Proponents say the law has checks and balances built in, including obtaining approval by the Commissioner of the Department of Business Oversight and maintaining FDIC insurance, among other measures. The path from business plan to approval could take up to two years.
State and local governments in the U.S. have more than $500 billion on deposit in commercial banks. A dozen other jurisdictions, including Washington, New Mexico, Michigan, New York City, Portland, Philadelphia, Chicago and others, are mulling public banking legislation. California’s law is considered a pilot; advocates hope it will be renewed after its initial seven-year term.

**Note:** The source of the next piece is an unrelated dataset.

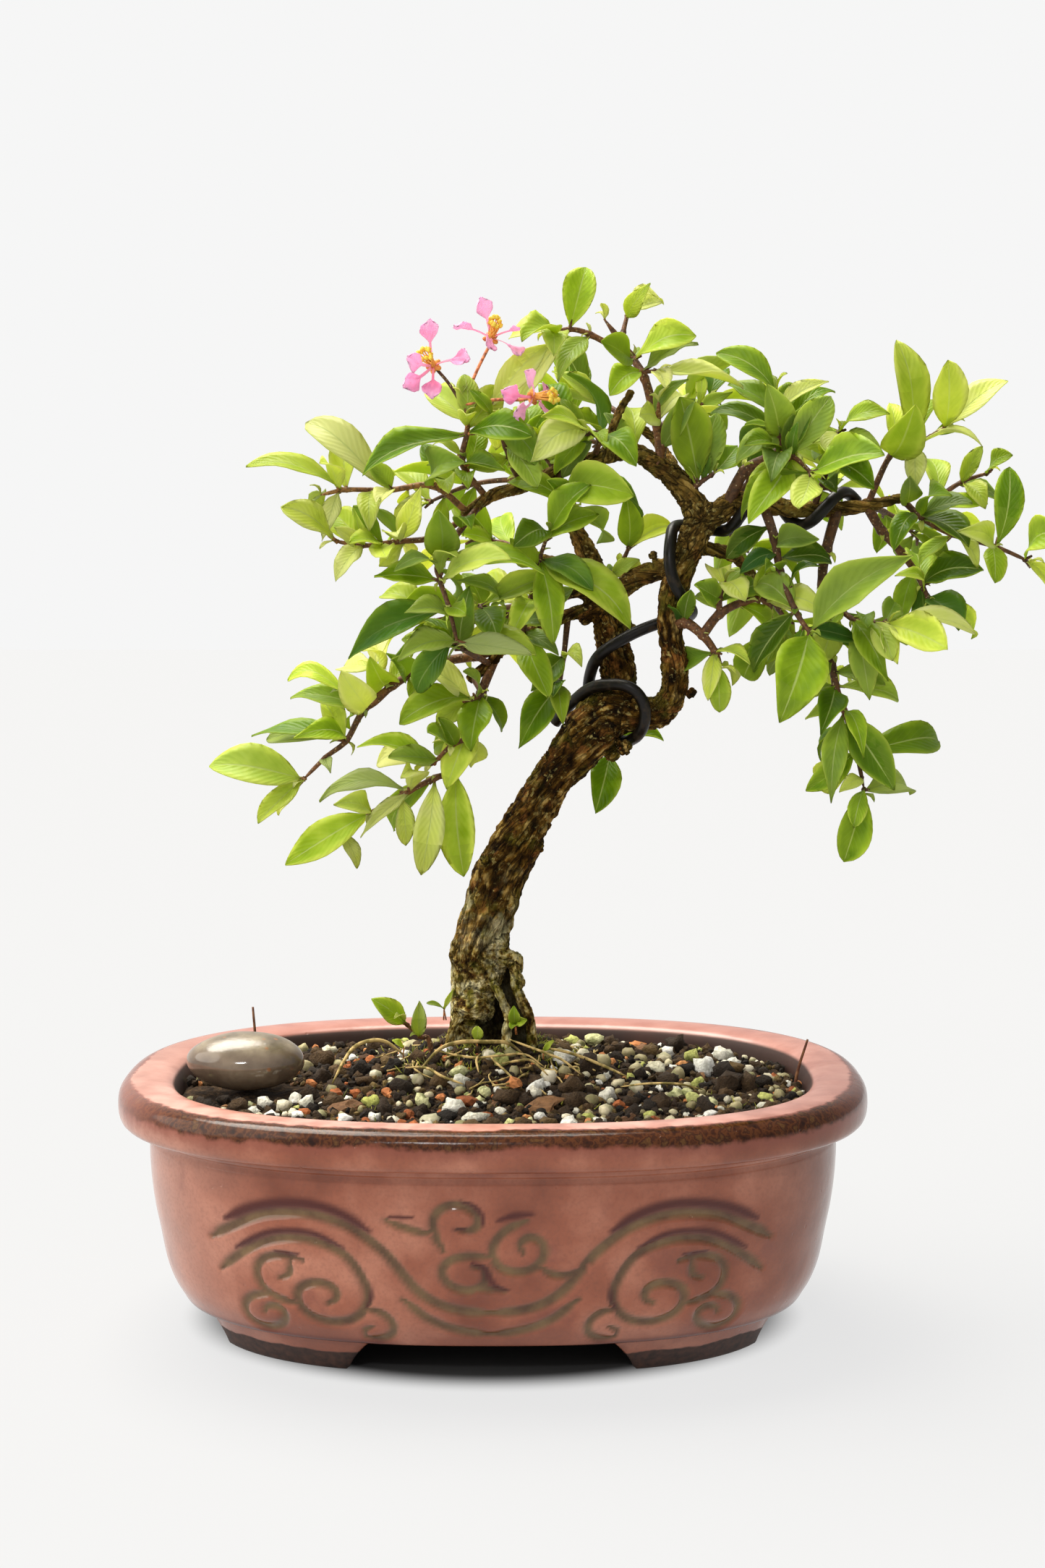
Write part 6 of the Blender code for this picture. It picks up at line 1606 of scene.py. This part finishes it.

Cities are likely to take different approaches. A feasibility study by the San Francisco treasurer’s office, for example, identified three models for a potential San Francisco public bank: a reinvestment entity that focuses on underserved areas such as affordable housing and small business lending; a “divestment” bank that handles the city’s cash management and commercial banking (currently performed by Bank of America and US Bank); or a combination of both.
Among the possibilities in San Francisco: Loan products, perhaps with loan-loss reserves, distributed through local financial institutions and aimed at increasing local lending to people of color. Jacobs also sees roles for impact investors in blending finance or syndicating loans for affordable housing, infrastructure or other areas in which public banks can directly participate.
“As a financial center, [a public bank] will use its lending power to promote change in local financial institutions,” said Jacob. “It’s a value multiplier.”